I hate thinking up titles, so this post doesn't get one.
In my own defense, I got on the wrong highway. I was on my way to Wild Oats to buy some very expensive food for my children's special diets (dairy-free, gluten-free, egg-free, dye-free, preservative-free, oh-my-God-shoot-me-now-free), and I turned onto the highway heading north instead of south. So, seeing as I only have 150 minutes from the second I drop Jason off at preschool until I have to pick him up, I was freaking out and cursing like a sailor because I was WASTING PRECIOUS CHILD-FREE TIME. Ever the economizer, I think to myself, "Well, let's see if there's something I can accomplish in the North today, because obviously there is no time for running errands in the South." Aaaaand...BINGO! This is the way to the liquor store! The one that has the cheapest prices for some of my favorite brands of wine! (Ah, what the hell, here's another one.)
I walk into the store, looking Absolut-ly (HA HA!) smashing as I always do at 9 a.m. after dropping off the kids at school. Baggy tee-shirt, yoga pants (I don't do yoga, but I'm all about the stretchy pants of the same name), and hair perfectly finger-combed. (Don't judge me. My kids looked sharp as a whistle this morning, and that always means that I, in turn, look like a homeless person. I cannot make us all look pretty in 1.5 hours. If I look good, they look bad, and it makes me look bad if my kids look bad. So, one of my many sacrifices as a mother has been to accept that I look like crapola in the early morning hours.) (However, I look very much like a S.U.P.E.R.M.O.D.E.L. by the time Paul gets home from work. Go on, ask him, People From Paul's Office. Go! And let me know what he says, so I can beat him over the head with one of these inexpensive bottles of wine that I bought this morning, if necessary.)
Anyway.
Take two: I walk into the store and figure I'll just see what's on sale, seeing as it's the weekend and all and I fully intend to sit back and swill me some vino tonight while re-watching the Lost season finale with my guy, who missed it in June because, um, someone deleted it from Tivo accidentally. DAMN that person!
So.
Take three (follow along, people!): I find some inexpensive-yet-decent wine and get in line at the cash register, and at this point I feel much better about leaving a store carrying alcohol in a brown paper bag at 9 a.m. because the guy in front of me is purchasing a super-size bottle of what looks like generic vodka. You know, the kind that comes with the handy-dandy handle so you can heave it onto your shoulder and balance it there precariously as you huff and puff your way back to your car? Happy Friday, sir!

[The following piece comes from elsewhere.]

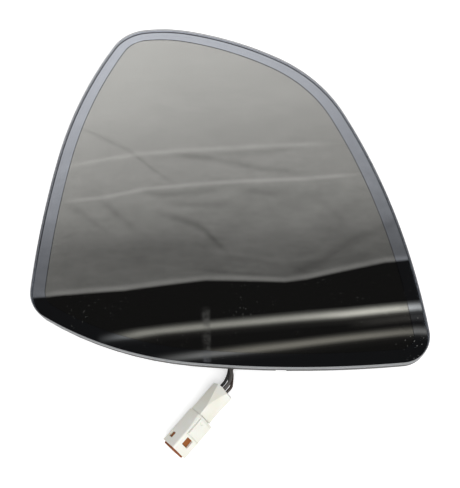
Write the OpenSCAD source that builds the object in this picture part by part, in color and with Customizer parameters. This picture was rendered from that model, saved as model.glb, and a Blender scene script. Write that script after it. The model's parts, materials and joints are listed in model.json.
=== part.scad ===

After giving the cashier the evil eye for not asking me for my I.D. (it is entirely possible for a bedraggled woman with bags under her eyes to be under 21, you discriminatory BITCH), I come home with my unplanned, yet much loved, purchase.
And there you have it. That's all I've got. Colleen has Friday Feast on her blog, and all I offer on mine is...Feeble Fodder Friday. (Tune in next week for more of the same!)
Now you can all go slap yourselves in the head for wasting your time here. Go do something worthwhile, ya buncha bozos.